Me= World Wrestling Federation
Someone else = World Wildlife Foundation (or something)
There was a stink a while back about who had the name first.
moonlightcheese
12-13-05, 11:45 AM
So what is SATA 300mb called?
that is actual data throughput. 3Gbps is the bus speed, 300MB/s is the actual data throughput. SATA uses a type of encoding/compression to ensure that signal is not lost called 8b/10b which will slightly reduce the throughput. the actual formula works out like this:
3000Mhz * 1(bit per clock) * 80% = 300MB/s
(reference clock)*(serial transfer rate, 1 bit per clock)*(encoding for 8b/10b)=(theoretical throughput)
make sense?
killermiller
12-13-05, 11:58 AM
Yup all right here.
Ultra ATA/100
25MHz strobe
x 2 for double data rate clocking
x 16 for bits per edge
/ 8 bits per byte
= 100 Mbytes/sec
SATA 1.5Gb/s
1500MHz embedded clock
x 1 bit per clock
x 80% for 8b10b encoding
/ 8 bits per byte
= 150 Mbytes/sec
SATA 3Gb/s
3000MHz embedded clock
x 1 bit per clock
x 80% for 8b10b encoding
/ 8 bits per byte
= 300 Mbytes/sec
Even that whole site refers to it as SATA 3Gb/s, that is where I got it.
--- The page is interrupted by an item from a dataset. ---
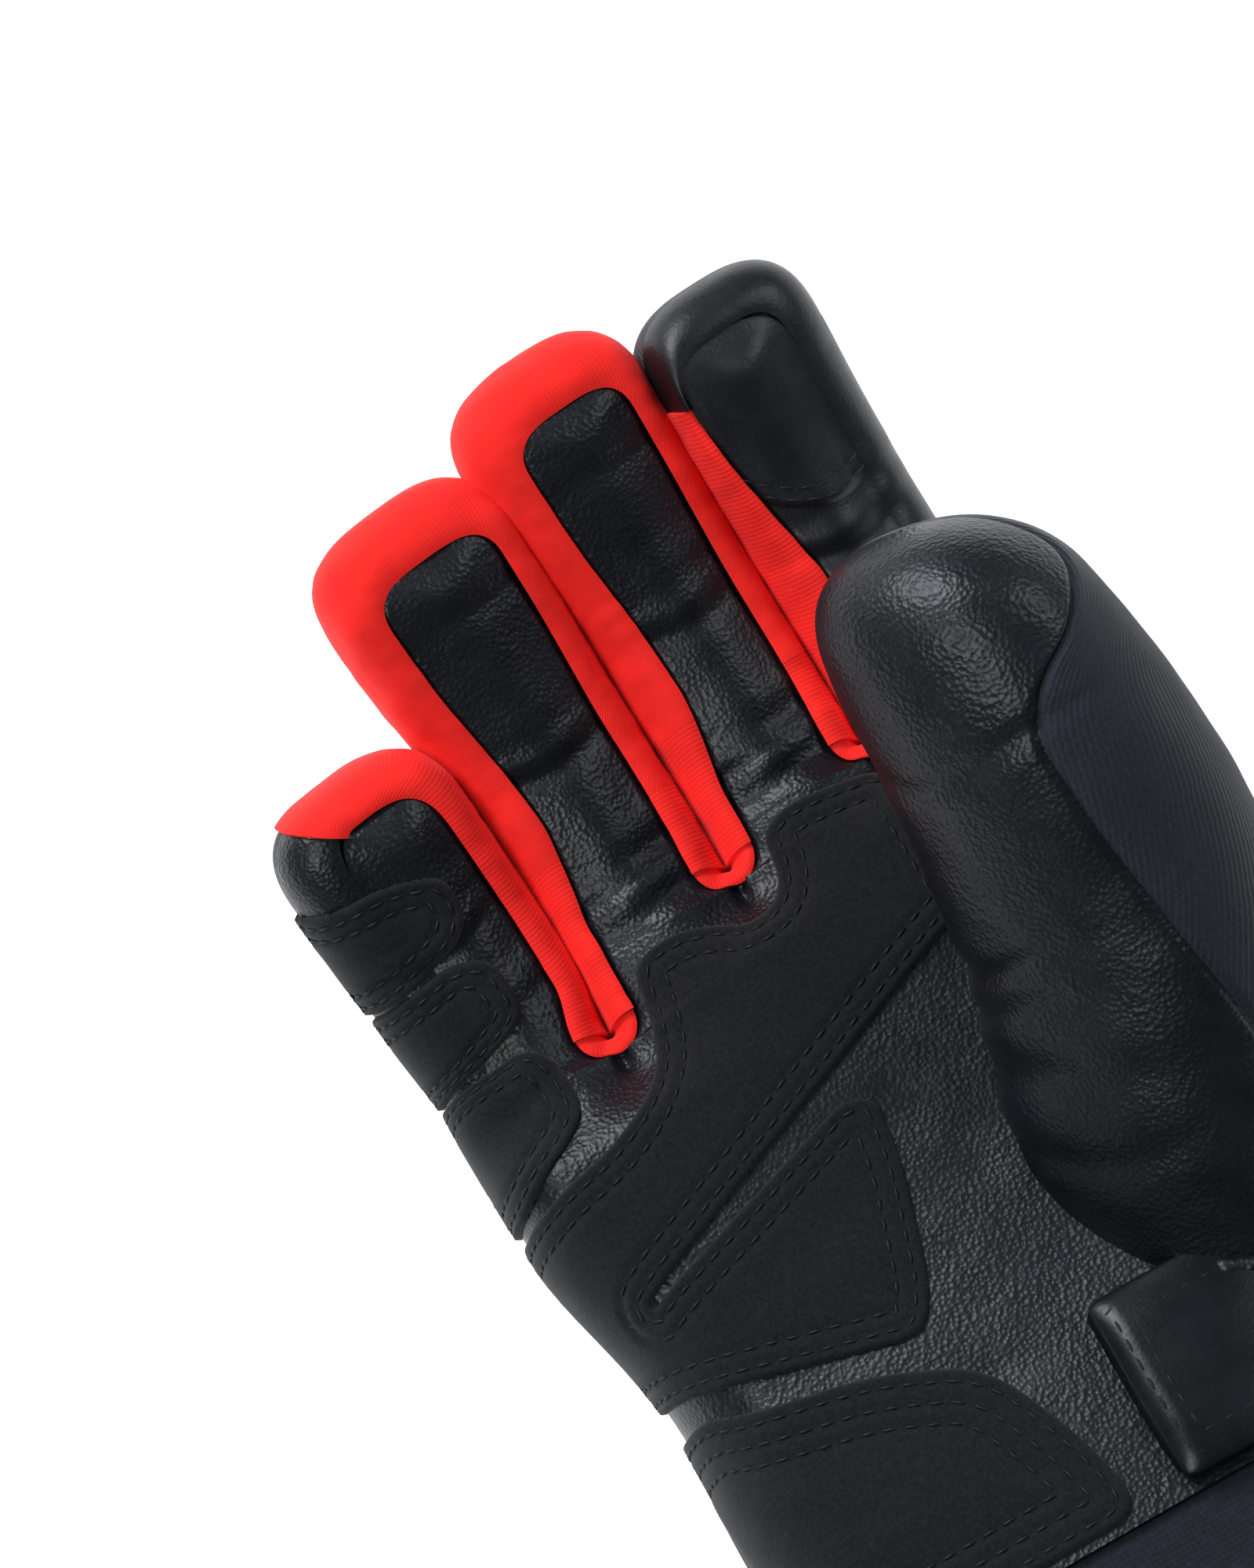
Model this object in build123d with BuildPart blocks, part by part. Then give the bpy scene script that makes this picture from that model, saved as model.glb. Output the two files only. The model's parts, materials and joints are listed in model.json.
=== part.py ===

There are going by interface speed not by data transfer rate.
moonlightcheese
12-13-05, 12:00 PM
There are going by interface speed not by data transfer rate.
precisely ^_^
just wanted to dispel this idea that SATA2=3Gbps
it is false. there is no such specification as SATA2. it is SATA-II and SATA-II is an organization, not a standard.